Enter virtualization: a bad storage problem gets a lot worse
Virtualization exacerbates this issue in a big way. Disk I/O optimizations in operating systems and applications are predicated on the assumption that they have exclusive control of the disks. But virtualization encapsulates operating systems into guest virtual machine (VM) containers, and puts many of them on a single physical host. The disks are now shared among numerous guest VMs, so that assumption of exclusivity is no longer valid. Individual VMs are not aware of this, nor should they be. That is the whole point of virtualization.

The I/O software layers inside the guest VM containers continue to optimize their individual I/O patterns to provide the maximum sequentiality for their virtual disks. These patterns then pass through the hypervisor layer where they get mixed and chopped in a totally random fashion. By the time the I/O hits the physical disks, it is randomized to the worst case scenario. This happens with all hypervisors.

This effect has been dubbed the "VM I/O blender". It is so-named because the hypervisor blends I/O streams into a mess of random pulp. The more VMs involved in the blending, the more pronounced the effect.

Figure 1 clearly shows the effects of the VM I/O blender on overall performance. It compares the combined throughput of a physical server running multiple guest VMs, each identically configured with an excellent disk benchmark tool called Iometer. The configuration is neither memory nor CPU bound, by the way.

Iometer Performance

Figure 1. As we add more VMs, combined throughput drops dramatically.

The performance of a single VM is almost identical to that of a non-virtualized server. As we add more VMs, the combined throughput of the server decreases quite dramatically. At 8 VMs it is about half that of a single VM and it goes downhill from there. This is an experiment you can try at home to see the results for yourself.

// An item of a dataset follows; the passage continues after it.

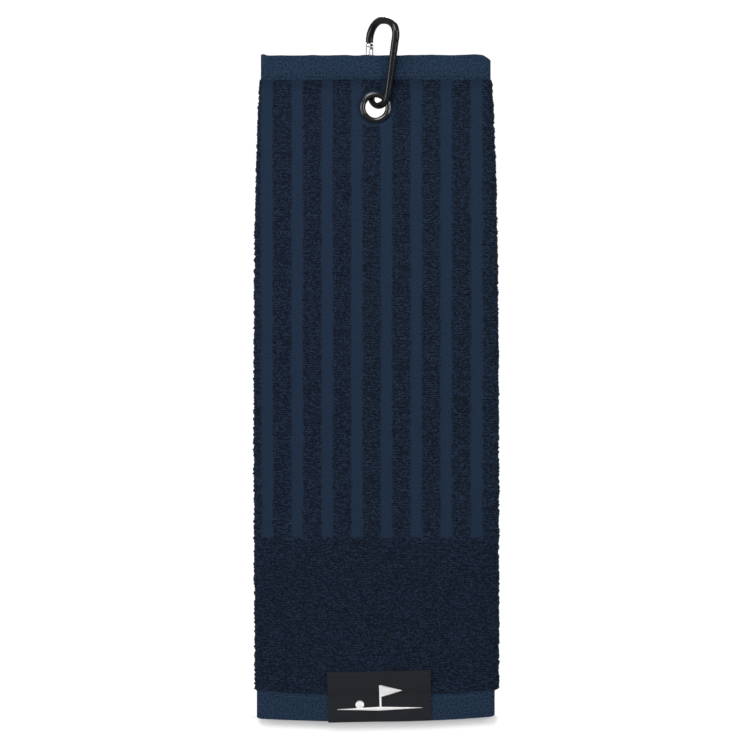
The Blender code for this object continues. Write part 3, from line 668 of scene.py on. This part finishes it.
def stitch_ends(start, end):
    """Starts and ends of a row of stitches from one point to another."""
    start, end = np.asarray(start, float), np.asarray(end, float)
    length = np.linalg.norm(end - start)
    count = max(1, round(length / (STITCH + STITCH_GAP)))
    first = np.arange(count)[:, None] / count
    last = first + STITCH / (STITCH + STITCH_GAP) / count
    return start + (end - start) * first, start + (end - start) * last


# ---- turned metal


def revolve(name, profile, place, turn):
    """Turns a closed profile of (radius, height) about local Z, then places it."""
    steps = 2 * math.pi * np.arange(TURN_STEPS) / TURN_STEPS
    profile = np.asarray(profile)
    radius, height = profile[:, 0], profile[:, 1]
    around = ((np.cos(steps), radius), (np.sin(steps), radius), (np.ones(TURN_STEPS), height))
    points = np.stack([np.outer(turned, size) for turned, size in around], axis=-1)
    number = np.arange(TURN_STEPS * len(profile)).reshape(TURN_STEPS, -1)
    beside, above = np.roll(number, -1, axis=0), np.roll(number, -1, axis=1)
    corner = np.roll(beside, -1, axis=1)
    quads = np.stack((number, above, corner, beside), axis=-1).reshape(-1, 4)
    made = mesh_from_arrays(name, points.reshape(-1, 3), quads)
    made.data.transform(Matrix.Translation(place) @ turn)
    tidy_normals(made)
    return made


def tidy_normals(piece, angle=SMOOTH_ANGLE):
    """Turns every face outward, and keeps only the edges sharper than the angle sharp."""
    bm = bmesh.new()
    bm.from_mesh(piece.data)
    bmesh.ops.remove_doubles(bm, verts=bm.verts, dist=WELD)
    bmesh.ops.recalc_face_normals(bm, faces=bm.faces)
    bm.to_mesh(piece.data)
    bm.free()
    piece.data.shade_smooth()
    piece.data.set_sharp_from_angle(angle=angle)


def thick_outline(path, thickness):
    """The outline of a strip of constant thickness along an open path in a plane."""
    points = [Vector(p) for p in path]
    left, right = [], []
    for i, point in enumerate(points):
        before = (point - points[i - 1]).normalized() if i else None
        after = (points[i + 1] - point).normalized() if i + 1 < len(points) else None
        along = ((before or after) + (after or before)).normalized()
        side = Vector((-along.y, along.x))
        left.append(point + side * thickness / 2)
        right.append(point - side * thickness / 2)
    return left + right[::-1]


def make_grommet():
    """The eyelet, rolled over at the back, and the flat washer under its roll."""
    place = Vector((TOWEL_X, 0, GROMMET_Z))
    turn = Matrix.Rotation(math.pi / 2, 4, "X")
    barrel = HOLE_R + GROMMET_SHEET / 2
    throat = CREST_HEIGHT - (CREST_R - barrel)
    path = [(FLANGE_R - GROMMET_SHEET / 2, SEAT + CLEARANCE + GROMMET_SHEET / 2)]
    crest = (CREST_R, CREST_HEIGHT - CREST_BEND_R)
    path += arc(crest, CREST_BEND_R, CREST_START, math.pi / 2, ROUND_STEP)
    path += arc((CREST_R, throat), CREST_R - barrel, THROAT_START, math.pi, ROUND_STEP)
    path += arc((barrel + ROLL_R, -BARREL_BACK), ROLL_R, math.pi, 1.5 * math.pi, 2 * ROUND_STEP)
    path.append((barrel + 2 * ROLL_R, -BARREL_BACK - ROLL_R))
    eyelet = revolve("eyelet", thick_outline(path, GROMMET_SHEET), place, turn)
    top, inner = -SEAT - CLEARANCE, HOLE_R + GROMMET_SHEET + CLEARANCE
    edge = WASHER_SHEET / 2
    rim = [(FLANGE_R - edge + edge * math.cos(t), top - edge - edge * math.sin(t))
           for t in np.linspace(-math.pi / 2, math.pi / 2, 9)]
    washer = revolve("washer", rim + [(inner, top - WASHER_SHEET), (inner, top)], place, turn)
    return eyelet, washer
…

Performance evaluation and tuning has always been one the most challenging aspects of IT, with storage performance management rightly attaining a reputation as a black art. Storage vendors tend to focus the attention on such parameters as total capacity, data transfer rates, and price per TB. As important as these are, they do not paint the complete picture required to fully understand how a given storage system will perform in a virtualized environment.

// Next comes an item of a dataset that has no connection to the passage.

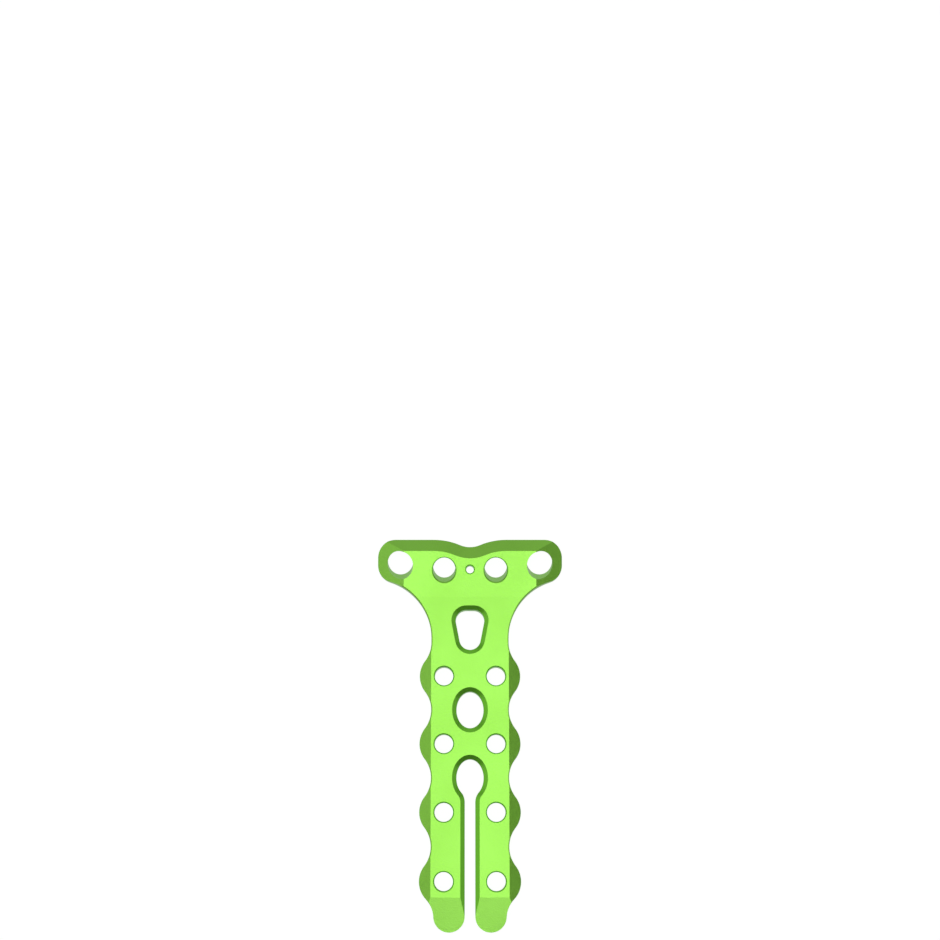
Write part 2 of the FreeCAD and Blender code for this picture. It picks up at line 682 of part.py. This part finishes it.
for item in doc.Objects:
    if "Invalid" in item.State or "Error" in item.State:
        raise RuntimeError("%s has failed" % item.Name)
if body.Shape.isNull() or not body.Shape.isValid() or len(body.Shape.Solids) != 1:
    raise RuntimeError("the plate is not one sound solid")
os.makedirs("parts", exist_ok=True)
body.Shape.exportStep(os.path.join("parts", body.Label + ".step"))
box = body.Shape.BoundBox
extent = (box.XLength, box.YLength, box.ZLength)
print("plate %.2f x %.2f x %.2f mm" % extent, "and %.1f mm3" % body.Shape.Volume)
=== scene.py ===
import math

import bpy
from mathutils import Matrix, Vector

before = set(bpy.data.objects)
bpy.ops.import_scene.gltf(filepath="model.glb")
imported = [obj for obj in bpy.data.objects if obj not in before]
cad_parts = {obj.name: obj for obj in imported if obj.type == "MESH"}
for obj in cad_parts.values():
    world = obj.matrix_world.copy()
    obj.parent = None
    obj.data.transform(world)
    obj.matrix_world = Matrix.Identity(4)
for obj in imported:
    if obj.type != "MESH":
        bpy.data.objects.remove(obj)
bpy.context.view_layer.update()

PLATE_NODE = "bone_plate"

# The camera, worked out from the photograph's perspective: it looks steeply down on the outer face.
# Lengths in this script are in metres unless their names say otherwise.
PICTURE_SIZE = 940
FOCAL_LENGTH_PX = 1974.0
SENSOR_MM = 36.0
CAMERA_ELEVATION = math.radians(79.3)
CAMERA_PLACE = Vector((0.0, -0.01512, 0.27891))
CAMERA_NEAR = 0.01
CAMERA_FAR = 10.0

# The floor glows like a lit white table, so that the plate lies on white without a hard shadow.
# It lies a hair under the plate, so that the two faces never share one plane.
FLOOR_SIZE = 3.0
FLOOR_GREY = 0.1
FLOOR_GLOW = 0.97
FLOOR_HEIGHT = -0.00002

# Each softbox: name, degrees from the vertical, compass degrees, distance, width and radiance.
# A compass angle of 0 is towards +X and 90 towards +Y.
SOFTBOXES = (
    ("overhead", 0.0, 0.0, 0.60, 0.52, 1.17),
    ("left", 56.0, 180.0, 0.60, 0.60, 0.35),
    ("right", 72.0, 0.0, 0.60, 0.50, 0.29),
    ("back", 62.0, 90.0, 0.60, 0.64, 0.27),
    ("back_left", 64.0, 135.0, 0.60, 0.28, 0.14),
    ("back_right", 64.0, 45.0, 0.60, 0.28, 0.14),
)

# The studio around the plate is dim above the horizon and brighter below it. The metal reflects the
# lower part in place of the floor, whose full glow would wash out the walls of the holes.
SURROUND_ABOVE = 0.12
SURROUND_BELOW = 0.46
HORIZON_BLEND = 0.05

# The anodised green drifts between two tints over a few millimetres.
PALE_GREEN = (0.365, 0.91, 0.084)
BRIGHT_GREEN = (0.405, 0.99, 0.104)
DRIFT_SCALE = 120.0
DRIFT_DETAIL = 2.0

# The blasted grain: its scale, and how far it moves the roughness and lifts the surface.
GRAIN_SCALE = 6000.0
GRAIN_DETAIL = 3.0
ROUGHNESS_RANGE = (0.31, 0.41)
GRAIN_STRENGTH = 0.6
GRAIN_HEIGHT = 0.00003

# Noise textures keep mostly between these two values.
NOISE_LOW = 0.3
NOISE_HIGH = 0.7

# The anodised film is clear and glassy, and adds a little white to every reflection.
FILM_WEIGHT = 0.5
FILM_ROUGHNESS = 0.15
FILM_IOR = 1.6

# The bevels and walls of the windows along the middle of the plate are painted a deeper green, a
# painted shade for the darkening in these recesses. Their strip runs from short of the feet's round
# tips to short of the screw holes in the head. What faces up or down more than this is a flat face.
WINDOW_STRIP_HALF_WIDTH = 0.0027
STRIP_SOFTNESS = 0.0001
WINDOWS_START = -0.025
WINDOWS_END = 0.0195
BEVEL_FACING = 0.95
FACING_SOFTNESS = 0.02
WINDOW_SHADE_GREEN = (0.28, 0.93, 0.045)


def new_material(name):
    """A node material that holds just one shader, wired to its output."""
    material = bpy.data.materials.new(name)
    material.use_nodes = True
    nodes = material.node_tree.nodes
    nodes.clear()
    links = material.node_tree.links
    output = nodes.new("ShaderNodeOutputMaterial")
    shader = nodes.new("ShaderNodeBsdfPrincipled")
    links.new(shader.outputs["BSDF"], output.inputs["Surface"])
    return material, nodes, links, shader


def noise(nodes, links, place, scale, detail):
    """A noise texture over the object's own coordinates."""
    texture = nodes.new("ShaderNodeTexNoise")
    texture.inputs["Scale"].default_value = scale
    texture.inputs["Detail"].default_value = detail
    links.new(place, texture.inputs["Vector"])
    return texture.outputs["Fac"]


def spread(nodes, links, value, low, high):
    """Stretch a noise over the range from low to high."""
    ramp = nodes.new("ShaderNodeMapRange")
    ramp.inputs["From Min"].default_value = NOISE_LOW
    ramp.inputs["From Max"].default_value = NOISE_HIGH
    ramp.inputs["To Min"].default_value = low
    ramp.inputs["To Max"].default_value = high
    links.new(value, ramp.inputs["Value"])
    return ramp.outputs["Result"]


def blend_colours(nodes, links, factor, first, second):
    """Blend two colours, each of them a tuple or another node's output."""
    mix = nodes.new("ShaderNodeMix")
    mix.data_type = "RGBA"
    links.new(factor, mix.inputs["Factor"])
    for socket, colour in (("A", first), ("B", second)):
        if isinstance(colour, tuple):
            mix.inputs[socket].default_value = (*colour, 1.0)
        else:
            links.new(colour, mix.inputs[socket])
    return mix.outputs["Result"]


def math_node(nodes, links, operation, *values):
    """One step of arithmetic on the outputs of other nodes."""
    node = nodes.new("ShaderNodeMath")
    node.operation = operation
    for index, value in enumerate(values):
        links.new(value, node.inputs[index])
    return node.outputs["Value"]


def below(nodes, links, value, limit, softness):
    """1 where the value is under the limit and 0 where it is over it."""
    step = nodes.new("ShaderNodeMapRange")
    step.inputs["From Min"].default_value = limit
    step.inputs["From Max"].default_value = limit + softness
    step.inputs["To Min"].default_value = 1.0
    step.inputs["To Max"].default_value = 0.0
    links.new(value, step.inputs["Value"])
    return step.outputs["Result"]


def window_shade_mask(nodes, links, coordinates):
    """1 on the bevels and walls of the windows along the plate's middle, where the painted shade
    goes, and 0 elsewhere.
    """
    place = nodes.new("ShaderNodeSeparateXYZ")
    links.new(coordinates.outputs["Object"], place.inputs["Vector"])
    sideways = math_node(nodes, links, "ABSOLUTE", place.outputs["X"])
    in_strip = below(nodes, links, sideways, WINDOW_STRIP_HALF_WIDTH, STRIP_SOFTNESS)
    facing = nodes.new("ShaderNodeSeparateXYZ")
    links.new(coordinates.outputs["Normal"], facing.inputs["Vector"])
    flatness = math_node(nodes, links, "ABSOLUTE", facing.outputs["Z"])
    sloped = below(nodes, links, flatness, BEVEL_FACING, FACING_SOFTNESS)
    off_head = below(nodes, links, place.outputs["Y"], WINDOWS_END, STRIP_SOFTNESS)
    on_tips = below(nodes, links, place.outputs["Y"], WINDOWS_START, STRIP_SOFTNESS)
    between = math_node(nodes, links, "SUBTRACT", off_head, on_tips)
    in_windows = math_node(nodes, links, "MULTIPLY", in_strip, between)
    return math_node(nodes, links, "MULTIPLY", in_windows, sloped)


def anodised_metal():
    """Green anodised titanium: a satin colour over a fine blasted and tumbled grain, with a painted
    shade of deeper green on the window bevels.
    """
    material, nodes, links, shader = new_material("anodised_green")
    shader.inputs["Metallic"].default_value = 1.0
    coordinates = nodes.new("ShaderNodeTexCoord")
    place = coordinates.outputs["Object"]

    drift = spread(nodes, links, noise(nodes, links, place, DRIFT_SCALE, DRIFT_DETAIL), 0.0, 1.0)
    tint = blend_colours(nodes, links, drift, PALE_GREEN, BRIGHT_GREEN)
    # Painted shade: a deeper green on the bevels and walls of the windows.
    tint = blend_colours(nodes, links, window_shade_mask(nodes, links, coordinates), tint, WINDOW_SHADE_GREEN)
    links.new(tint, shader.inputs["Base Color"])

    grain = noise(nodes, links, place, GRAIN_SCALE, GRAIN_DETAIL)
    links.new(spread(nodes, links, grain, *ROUGHNESS_RANGE), shader.inputs["Roughness"])

    shader.inputs["Coat Weight"].default_value = FILM_WEIGHT
    shader.inputs["Coat Roughness"].default_value = FILM_ROUGHNESS
    shader.inputs["Coat IOR"].default_value = FILM_IOR

    bump = nodes.new("ShaderNodeBump")
    bump.inputs["Strength"].default_value = GRAIN_STRENGTH
    bump.inputs["Distance"].default_value = GRAIN_HEIGHT
    links.new(grain, bump.inputs["Height"])
    links.new(bump.outputs["Normal"], shader.inputs["Normal"])
    return material


def floor_material():
    """Plain white, lit from within."""
    material, _, _, shader = new_material("pale_floor")
    shader.inputs["Base Color"].default_value = (FLOOR_GREY, FLOOR_GREY, FLOOR_GREY, 1.0)
    shader.inputs["Roughness"].default_value = 1.0
    shader.inputs["Specular IOR Level"].default_value = 0.0
    shader.inputs["Emission Color"].default_value = (1.0, 1.0, 1.0, 1.0)
    shader.inputs["Emission Strength"].default_value = FLOOR_GLOW
    return material


def add_floor(material):
    """A plain pale floor under the plate. The metal doesn't reflect it, but its surround."""
    half = FLOOR_SIZE / 2
    corners = [(-half, -half), (half, -half), (half, half), (-half, half)]
    mesh = bpy.data.meshes.new("floor")
    mesh.from_pydata([(x, y, FLOOR_HEIGHT) for x, y in corners], [], [(0, 1, 2, 3)])
    floor = bpy.data.objects.new("floor", mesh)
    floor.data.materials.append(material)
    bpy.context.scene.collection.objects.link(floor)
    floor.visible_glossy = False


def add_camera():
    """The photograph's camera, which looks along +Y and down."""
    data = bpy.data.cameras.new("camera")
    data.sensor_fit = "HORIZONTAL"
    data.sensor_width = SENSOR_MM
    data.lens = FOCAL_LENGTH_PX / PICTURE_SIZE * SENSOR_MM
    data.clip_start = CAMERA_NEAR
    data.clip_end = CAMERA_FAR
    camera = bpy.data.objects.new("camera", data)
    camera.location = CAMERA_PLACE
    camera.rotation_euler = (math.pi / 2 - CAMERA_ELEVATION, 0.0, 0.0)
    bpy.context.scene.collection.objects.link(camera)
    bpy.context.scene.camera = camera


def add_softbox(name, lean, compass, distance, width, radiance):
    """A square area light that faces the plate. Its power follows from its size and radiance."""
    data = bpy.data.lights.new(name, "AREA")
    data.shape = "SQUARE"
    data.size = width
    data.energy = radiance * math.pi * width * width
    light = bpy.data.objects.new(name, data)
    lean = math.radians(lean)
    compass = math.radians(compass)
    level = math.sin(lean)
    away = Vector((level * math.cos(compass), level * math.sin(compass), math.cos(lean)))
    light.location = away * distance
    light.rotation_euler = away.to_track_quat("Z", "Y").to_euler()
    bpy.context.scene.collection.objects.link(light)


def set_world():
    """Two plain greys, one above the horizon and one below it."""
    world = bpy.data.worlds.new("studio")
    world.use_nodes = True
    nodes = world.node_tree.nodes
    links = world.node_tree.links
    direction = nodes.new("ShaderNodeTexCoord").outputs["Generated"]
    split = nodes.new("ShaderNodeSeparateXYZ")
    links.new(direction, split.inputs["Vector"])
    blend = nodes.new("ShaderNodeMapRange")
    blend.inputs["From Min"].default_value = -HORIZON_BLEND
    blend.inputs["From Max"].default_value = HORIZON_BLEND
    blend.inputs["To Min"].default_value = SURROUND_BELOW
    blend.inputs["To Max"].default_value = SURROUND_ABOVE
    links.new(split.outputs["Z"], blend.inputs["Value"])
    background = nodes["Background"]
    links.new(blend.outputs["Result"], background.inputs["Strength"])
    background.inputs["Color"].default_value = (1.0, 1.0, 1.0, 1.0)
    bpy.context.scene.world = world


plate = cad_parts[PLATE_NODE]
plate.data.materials.clear()
plate.data.materials.append(anodised_metal())
add_floor(floor_material())
add_camera()
for softbox in SOFTBOXES:
    add_softbox(*softbox)
set_world()
bpy.context.scene.view_settings.view_transform = "Standard"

The somewhat ugly truth is that the only way to achieve the required performance in a traditional storage architecture is to increase the disk spindle count and/or cache size, which can easily push the total system cost beyond reasonable budget limits. If you don't have budget constraints, than you don't have a problem. But if you have an unlimited budget, you should be relaxing on that tropical island without the Internet connection that I mentioned in the beginning.

For the unfortunate rest of us, it makes a lot of sense to look at new approaches to control storage and deal with the I/O blender at the source -- in the hypervisor.

This has been a discussion on mechanical disk drives. Solid state disks (SSDs) do change the equation, but are not magic bullets. SSDs pose a number of non trivial caveats of their own. But this is a subject for another post.